Undersized Missouri women's basketball team plans to use fast-paced offense

Monday, October 29, 2012 | 10:10 p.m. CDT
Missouri women's basketball head coach Robin Pingeton watches players do drills at the practice court in Mizzou Arena on Monday. The team's first home game is 7 p.m. Tuesday.

COLUMBIA — Missouri women's basketball coach Robin Pingeton knows exactly what characteristics she wants in her recruits.

As soon as the question is asked, she can rattle off the laundry list of what she's looking for, a blueprint for the types of players she thinks will help rebuild the team. 

Offensively, she looks for a high basketball IQ, sound fundamentals and the ability to knock down tough shots. 

On defense, she wants tough players with "grit and fight" who understand defensive rotations.

Pingeton's players have a more precise description of the group their coach has assembled for this season: "Shooters."

"We have a lot of shooters on our team, so it seems like the team's going to be based on that," senior guard Liene Priede said. 

"We're going to stretch the defense out," sophomore guard Morgan Eye said. "We've got a lot of shooters on this team. It's going to be a different style of play, but we're really excited about it."

"We've got a lot of shooters this year," sophomore guard Kyley Simmons said. "It's going to be more fast-paced, with a lot of guards. We're going to have to get up and down the floor and run a lot and play a different style."

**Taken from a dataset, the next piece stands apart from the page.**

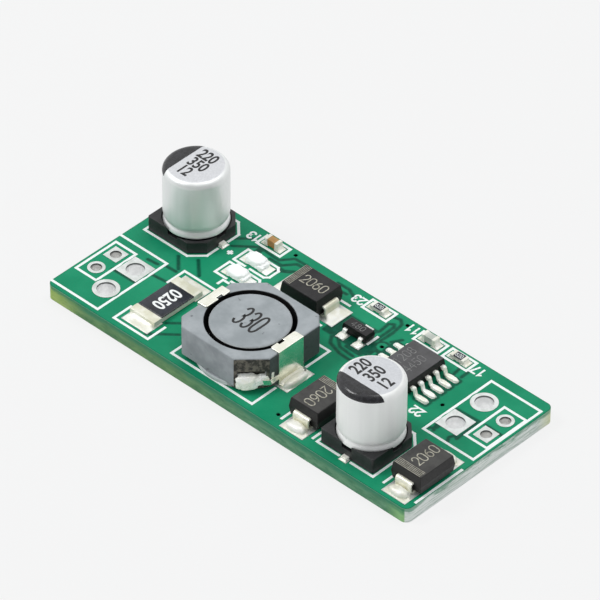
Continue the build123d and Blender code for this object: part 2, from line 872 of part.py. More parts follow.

The new offensive outlook is a result of the graduation of forwards Christine Flores and BreAnna Brock. The Tigers have become an undersized team, which will shift the focus from getting the ball inside to creating shots along the perimeter for the team's multitude of guards.

Like last year's Missouri men's basketball team, the team will often play four guards and one post player, counting on accurate shooters to rack up points. 

Pingeton said she will recruit more players with size in next year's class, but for now, she's embracing her smaller team, implementing a faster-paced offense with more outside shots. 

The shift in philosophy is, in part, by design. 

In her third year as Missouri's coach, only one of Pingeton's 13 players was inherited from the previous coaching regime.  Having a team made up primarily of hand-picked players will be a major step forward in the process of Pingeton taking full ownership of the program. 

"A lot of times, at the first press conference when you get the job, people want to know your style of play, and I think you've just got to set that on the side and evaluate what your abilities are within that team and kind of put your players in a position to be successful," Pingeton said.

"But as we've gone through the recruiting trail and been able to recruit a couple classes now, we recruit a certain kind of players that do fit our style, and I think you'll see that."

Pingeton's preference for a quick offense was evident last year in the extensive playing time given to Eye and Simmons, a small backcourt pair who each averaged more than 25 minutes a game despite being freshmen. 

This year, it will be manifested in players such as 5-foot-7 freshman point guard Lianna Doty, who Pingeton has identified as an early standout. 

"I love to push the tempo," Doty said. "I love to get fast buckets and easy breaks. I'm just a quick-hitter kind of player."

Although returning players are still adapting to the new offensive philosophy, they seem to be embracing the new opportunities.

"Oh, I love it," Simmons said. "I love every bit of it. We've got people that get out and run for us, and we've got more than one person who can handle the ball this year, so I can get out and run."

Fans will get their first look at the team Tuesday, when the team plays its first exhibition against Lincoln University at Mizzou Arena. 

With so many questions left to be answered about the young team, Pingeton is eager to debut the new-look offense.

"I think a lot of it is just seeing how our kids, our young kids, respond under the bright lights," she said. "It's a different stage. Practice is certainly the first step of the process, but it's a new element of pressure they're not used to."